→ What the task asks:
Everything from the line containing "Keep writing the" to the line containing "return group", both lines included, must be copied exactly; nothing else should be.

(Records from a data source)
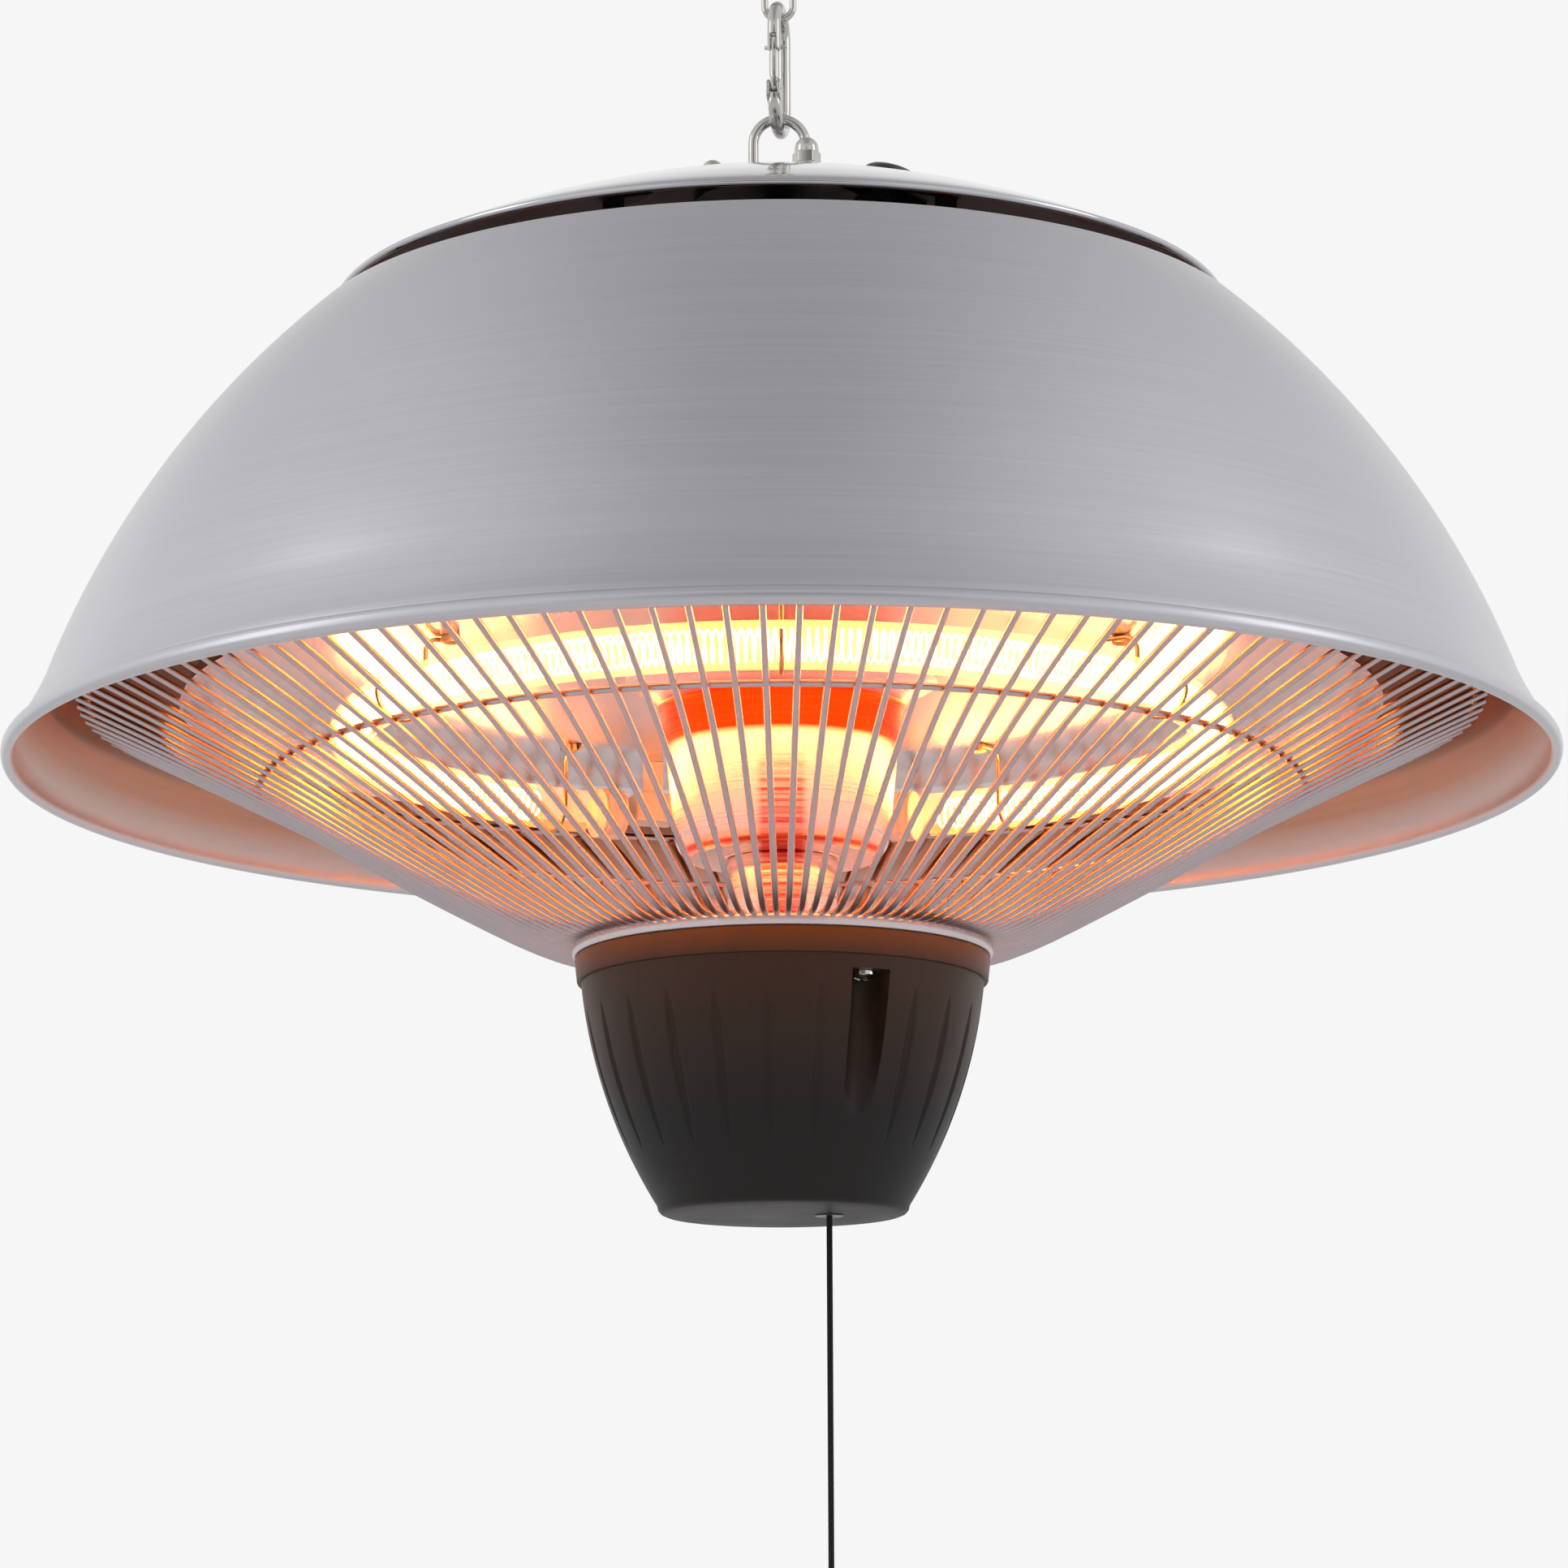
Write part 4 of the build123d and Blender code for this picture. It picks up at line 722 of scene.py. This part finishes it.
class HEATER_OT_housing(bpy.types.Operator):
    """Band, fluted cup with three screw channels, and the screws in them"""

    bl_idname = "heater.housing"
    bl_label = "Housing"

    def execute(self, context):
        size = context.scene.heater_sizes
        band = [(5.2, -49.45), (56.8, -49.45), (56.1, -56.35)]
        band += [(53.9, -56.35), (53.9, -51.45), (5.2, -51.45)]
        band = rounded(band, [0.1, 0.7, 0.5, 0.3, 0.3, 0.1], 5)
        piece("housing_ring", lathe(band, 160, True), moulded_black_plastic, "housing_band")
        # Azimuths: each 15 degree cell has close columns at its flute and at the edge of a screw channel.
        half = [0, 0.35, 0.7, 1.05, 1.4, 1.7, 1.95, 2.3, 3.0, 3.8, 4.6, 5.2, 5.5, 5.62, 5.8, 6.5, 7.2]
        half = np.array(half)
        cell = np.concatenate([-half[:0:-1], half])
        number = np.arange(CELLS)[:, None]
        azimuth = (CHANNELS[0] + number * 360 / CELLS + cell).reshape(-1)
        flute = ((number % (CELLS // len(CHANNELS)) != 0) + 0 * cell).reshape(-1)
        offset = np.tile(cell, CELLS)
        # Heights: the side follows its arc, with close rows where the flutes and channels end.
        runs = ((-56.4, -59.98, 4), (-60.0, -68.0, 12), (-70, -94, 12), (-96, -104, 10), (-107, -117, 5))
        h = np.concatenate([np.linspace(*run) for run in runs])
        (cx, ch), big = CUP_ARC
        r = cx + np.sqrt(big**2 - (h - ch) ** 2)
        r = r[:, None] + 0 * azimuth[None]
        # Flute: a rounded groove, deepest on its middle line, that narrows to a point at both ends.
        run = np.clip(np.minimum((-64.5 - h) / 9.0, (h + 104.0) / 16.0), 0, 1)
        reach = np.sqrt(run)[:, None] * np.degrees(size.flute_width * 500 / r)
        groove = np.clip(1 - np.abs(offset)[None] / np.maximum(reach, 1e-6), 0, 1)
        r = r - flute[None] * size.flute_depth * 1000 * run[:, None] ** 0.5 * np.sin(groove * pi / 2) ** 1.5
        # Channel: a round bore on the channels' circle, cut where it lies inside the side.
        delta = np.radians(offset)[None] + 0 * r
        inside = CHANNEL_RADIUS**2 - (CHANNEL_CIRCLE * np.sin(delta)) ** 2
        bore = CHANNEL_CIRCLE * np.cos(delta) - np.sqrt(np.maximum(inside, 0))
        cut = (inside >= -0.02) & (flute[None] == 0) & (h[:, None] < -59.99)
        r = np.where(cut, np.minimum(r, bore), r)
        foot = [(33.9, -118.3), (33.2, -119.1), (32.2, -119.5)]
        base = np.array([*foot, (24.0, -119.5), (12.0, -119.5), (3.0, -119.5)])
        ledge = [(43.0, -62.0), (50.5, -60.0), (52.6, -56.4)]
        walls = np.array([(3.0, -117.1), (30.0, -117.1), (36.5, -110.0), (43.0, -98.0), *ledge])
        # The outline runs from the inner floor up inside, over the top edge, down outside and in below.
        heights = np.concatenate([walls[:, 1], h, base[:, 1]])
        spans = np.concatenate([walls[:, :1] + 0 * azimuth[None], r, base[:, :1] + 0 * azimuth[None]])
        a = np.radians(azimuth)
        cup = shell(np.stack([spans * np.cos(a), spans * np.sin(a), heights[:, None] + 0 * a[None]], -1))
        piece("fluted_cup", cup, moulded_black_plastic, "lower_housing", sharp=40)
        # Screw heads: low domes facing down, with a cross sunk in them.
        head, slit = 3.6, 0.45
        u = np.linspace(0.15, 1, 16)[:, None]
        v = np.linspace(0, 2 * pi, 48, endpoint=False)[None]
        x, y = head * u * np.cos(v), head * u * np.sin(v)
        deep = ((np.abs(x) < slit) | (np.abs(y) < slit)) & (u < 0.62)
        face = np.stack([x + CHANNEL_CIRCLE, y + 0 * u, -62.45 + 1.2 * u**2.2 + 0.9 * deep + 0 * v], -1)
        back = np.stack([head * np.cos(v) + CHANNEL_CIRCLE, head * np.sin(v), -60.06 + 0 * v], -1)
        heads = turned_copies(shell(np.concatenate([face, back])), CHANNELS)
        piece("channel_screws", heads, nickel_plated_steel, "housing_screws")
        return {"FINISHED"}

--

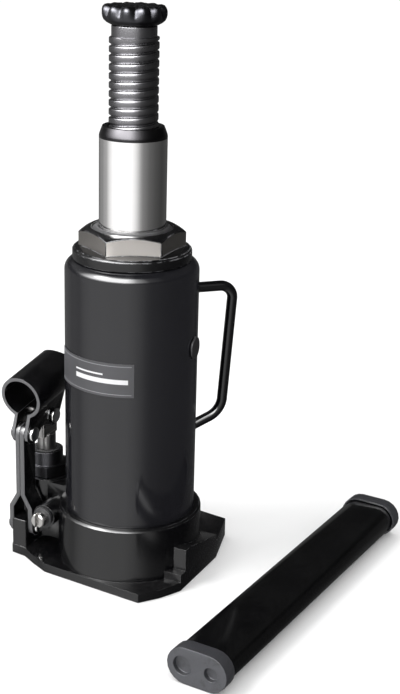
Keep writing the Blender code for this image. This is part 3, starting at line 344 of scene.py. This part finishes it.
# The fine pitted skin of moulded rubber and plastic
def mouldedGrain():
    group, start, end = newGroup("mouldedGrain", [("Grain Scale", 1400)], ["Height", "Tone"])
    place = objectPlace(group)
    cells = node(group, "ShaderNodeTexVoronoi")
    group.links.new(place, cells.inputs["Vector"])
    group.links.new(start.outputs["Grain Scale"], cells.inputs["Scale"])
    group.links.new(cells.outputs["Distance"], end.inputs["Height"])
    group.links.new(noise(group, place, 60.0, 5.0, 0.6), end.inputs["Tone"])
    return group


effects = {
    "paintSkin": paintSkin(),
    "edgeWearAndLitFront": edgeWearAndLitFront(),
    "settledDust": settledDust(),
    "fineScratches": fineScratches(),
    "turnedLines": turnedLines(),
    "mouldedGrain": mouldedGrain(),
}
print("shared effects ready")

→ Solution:
Keep writing the Blender code for this image. This is part 3, starting at line 344 of scene.py. This part finishes it.
# The fine pitted skin of moulded rubber and plastic
def mouldedGrain():
    group, start, end = newGroup("mouldedGrain", [("Grain Scale", 1400)], ["Height", "Tone"])
    place = objectPlace(group)
    cells = node(group, "ShaderNodeTexVoronoi")
    group.links.new(place, cells.inputs["Vector"])
    group.links.new(start.outputs["Grain Scale"], cells.inputs["Scale"])
    group.links.new(cells.outputs["Distance"], end.inputs["Height"])
    group.links.new(noise(group, place, 60.0, 5.0, 0.6), end.inputs["Tone"])
    return group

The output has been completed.